For this exercise, return only the lines from the line containing "part('lock_slider', lockSlider(), RED);" through the line containing "for node in", both ends included, exactly as they are.

** MATERIAL **
____________________

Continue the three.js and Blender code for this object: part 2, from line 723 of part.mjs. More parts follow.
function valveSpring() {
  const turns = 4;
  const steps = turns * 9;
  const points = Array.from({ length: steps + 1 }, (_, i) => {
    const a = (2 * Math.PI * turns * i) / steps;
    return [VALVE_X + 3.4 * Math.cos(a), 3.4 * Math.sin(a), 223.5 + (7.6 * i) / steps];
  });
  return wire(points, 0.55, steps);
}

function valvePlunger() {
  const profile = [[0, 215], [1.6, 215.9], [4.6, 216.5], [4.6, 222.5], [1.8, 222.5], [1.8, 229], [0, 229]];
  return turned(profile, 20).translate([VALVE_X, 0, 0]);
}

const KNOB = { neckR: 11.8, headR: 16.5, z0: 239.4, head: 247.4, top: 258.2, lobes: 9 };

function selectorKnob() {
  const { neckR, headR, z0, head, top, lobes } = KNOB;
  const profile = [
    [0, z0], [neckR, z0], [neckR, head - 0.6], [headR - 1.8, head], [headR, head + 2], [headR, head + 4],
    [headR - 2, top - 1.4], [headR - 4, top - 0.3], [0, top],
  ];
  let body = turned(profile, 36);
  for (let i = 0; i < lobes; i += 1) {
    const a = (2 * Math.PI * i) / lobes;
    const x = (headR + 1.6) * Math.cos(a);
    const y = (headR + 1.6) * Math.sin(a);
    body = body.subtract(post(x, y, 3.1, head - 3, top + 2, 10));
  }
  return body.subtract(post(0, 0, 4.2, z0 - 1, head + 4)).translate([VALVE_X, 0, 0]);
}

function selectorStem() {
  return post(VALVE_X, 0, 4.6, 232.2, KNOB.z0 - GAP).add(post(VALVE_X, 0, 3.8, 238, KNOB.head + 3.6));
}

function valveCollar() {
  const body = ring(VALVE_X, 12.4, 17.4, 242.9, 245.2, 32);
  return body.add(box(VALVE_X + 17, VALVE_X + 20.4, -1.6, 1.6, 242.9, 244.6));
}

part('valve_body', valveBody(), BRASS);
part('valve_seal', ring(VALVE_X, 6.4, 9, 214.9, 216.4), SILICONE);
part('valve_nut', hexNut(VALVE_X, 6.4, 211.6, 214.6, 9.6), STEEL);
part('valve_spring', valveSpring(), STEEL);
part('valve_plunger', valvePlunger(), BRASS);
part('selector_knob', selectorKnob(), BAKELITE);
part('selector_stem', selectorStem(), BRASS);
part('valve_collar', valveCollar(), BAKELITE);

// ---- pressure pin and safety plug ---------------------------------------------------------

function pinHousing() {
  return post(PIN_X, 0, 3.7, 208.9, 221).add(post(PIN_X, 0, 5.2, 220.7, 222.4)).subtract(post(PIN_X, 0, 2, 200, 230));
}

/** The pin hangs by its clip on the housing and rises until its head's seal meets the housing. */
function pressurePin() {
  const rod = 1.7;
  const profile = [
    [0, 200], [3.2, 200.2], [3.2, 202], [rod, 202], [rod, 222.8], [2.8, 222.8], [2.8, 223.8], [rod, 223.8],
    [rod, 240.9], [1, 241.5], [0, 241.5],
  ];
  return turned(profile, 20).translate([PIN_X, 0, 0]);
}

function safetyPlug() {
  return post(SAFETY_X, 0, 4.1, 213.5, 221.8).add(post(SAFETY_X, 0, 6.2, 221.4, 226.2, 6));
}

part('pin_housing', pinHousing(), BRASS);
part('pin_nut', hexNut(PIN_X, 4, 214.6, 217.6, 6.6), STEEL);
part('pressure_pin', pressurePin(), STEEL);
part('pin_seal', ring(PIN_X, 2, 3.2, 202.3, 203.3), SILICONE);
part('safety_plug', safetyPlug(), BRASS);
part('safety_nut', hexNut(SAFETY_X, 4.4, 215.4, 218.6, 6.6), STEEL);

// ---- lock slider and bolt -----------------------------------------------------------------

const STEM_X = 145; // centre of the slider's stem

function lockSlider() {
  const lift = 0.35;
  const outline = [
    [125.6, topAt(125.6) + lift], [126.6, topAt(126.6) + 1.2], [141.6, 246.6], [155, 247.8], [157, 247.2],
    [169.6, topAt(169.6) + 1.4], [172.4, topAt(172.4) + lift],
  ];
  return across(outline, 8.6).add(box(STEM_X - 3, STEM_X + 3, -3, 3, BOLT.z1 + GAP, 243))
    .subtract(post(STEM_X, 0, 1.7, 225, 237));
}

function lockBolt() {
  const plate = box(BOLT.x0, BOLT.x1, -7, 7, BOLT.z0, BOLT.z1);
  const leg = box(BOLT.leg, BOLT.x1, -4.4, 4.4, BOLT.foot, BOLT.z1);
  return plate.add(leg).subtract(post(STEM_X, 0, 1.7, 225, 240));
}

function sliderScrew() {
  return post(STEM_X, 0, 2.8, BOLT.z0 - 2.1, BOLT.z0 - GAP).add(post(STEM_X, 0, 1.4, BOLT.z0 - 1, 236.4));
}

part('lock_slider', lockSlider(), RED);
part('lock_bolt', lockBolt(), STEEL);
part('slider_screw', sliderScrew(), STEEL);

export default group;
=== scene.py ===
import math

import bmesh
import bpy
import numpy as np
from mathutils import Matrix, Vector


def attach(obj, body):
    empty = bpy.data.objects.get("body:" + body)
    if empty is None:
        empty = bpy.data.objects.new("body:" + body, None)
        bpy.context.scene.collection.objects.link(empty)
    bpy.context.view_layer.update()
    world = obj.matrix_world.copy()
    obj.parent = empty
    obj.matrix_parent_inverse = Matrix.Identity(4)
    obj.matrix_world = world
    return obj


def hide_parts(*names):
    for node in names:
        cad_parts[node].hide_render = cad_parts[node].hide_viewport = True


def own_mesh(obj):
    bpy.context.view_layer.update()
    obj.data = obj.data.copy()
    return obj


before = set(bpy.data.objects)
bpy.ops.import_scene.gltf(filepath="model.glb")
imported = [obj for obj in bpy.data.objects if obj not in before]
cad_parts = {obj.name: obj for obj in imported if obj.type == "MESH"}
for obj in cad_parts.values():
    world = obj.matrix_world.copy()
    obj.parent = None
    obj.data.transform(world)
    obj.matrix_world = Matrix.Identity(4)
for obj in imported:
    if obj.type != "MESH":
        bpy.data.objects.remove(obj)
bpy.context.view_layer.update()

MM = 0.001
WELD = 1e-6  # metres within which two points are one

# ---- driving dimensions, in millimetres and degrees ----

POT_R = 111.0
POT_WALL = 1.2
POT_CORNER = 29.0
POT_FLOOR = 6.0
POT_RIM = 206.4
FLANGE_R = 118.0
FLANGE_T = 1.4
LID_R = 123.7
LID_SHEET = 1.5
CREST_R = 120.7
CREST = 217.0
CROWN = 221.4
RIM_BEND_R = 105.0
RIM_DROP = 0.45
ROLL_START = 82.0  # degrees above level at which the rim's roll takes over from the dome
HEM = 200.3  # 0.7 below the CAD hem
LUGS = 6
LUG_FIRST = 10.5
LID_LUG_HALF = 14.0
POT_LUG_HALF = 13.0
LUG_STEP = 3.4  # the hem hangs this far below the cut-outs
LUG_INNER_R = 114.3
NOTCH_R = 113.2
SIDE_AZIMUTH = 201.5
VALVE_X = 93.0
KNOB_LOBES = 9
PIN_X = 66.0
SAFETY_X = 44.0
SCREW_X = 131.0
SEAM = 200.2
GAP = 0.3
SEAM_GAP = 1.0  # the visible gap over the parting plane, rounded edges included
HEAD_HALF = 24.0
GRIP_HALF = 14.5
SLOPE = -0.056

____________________

** ANSWER BELOW **
part('lock_slider', lockSlider(), RED);
part('lock_bolt', lockBolt(), STEEL);
part('slider_screw', sliderScrew(), STEEL);

export default group;
=== scene.py ===
import math

import bmesh
import bpy
import numpy as np
from mathutils import Matrix, Vector


def attach(obj, body):
    empty = bpy.data.objects.get("body:" + body)
    if empty is None:
        empty = bpy.data.objects.new("body:" + body, None)
        bpy.context.scene.collection.objects.link(empty)
    bpy.context.view_layer.update()
    world = obj.matrix_world.copy()
    obj.parent = empty
    obj.matrix_parent_inverse = Matrix.Identity(4)
    obj.matrix_world = world
    return obj


def hide_parts(*names):
    for node in names:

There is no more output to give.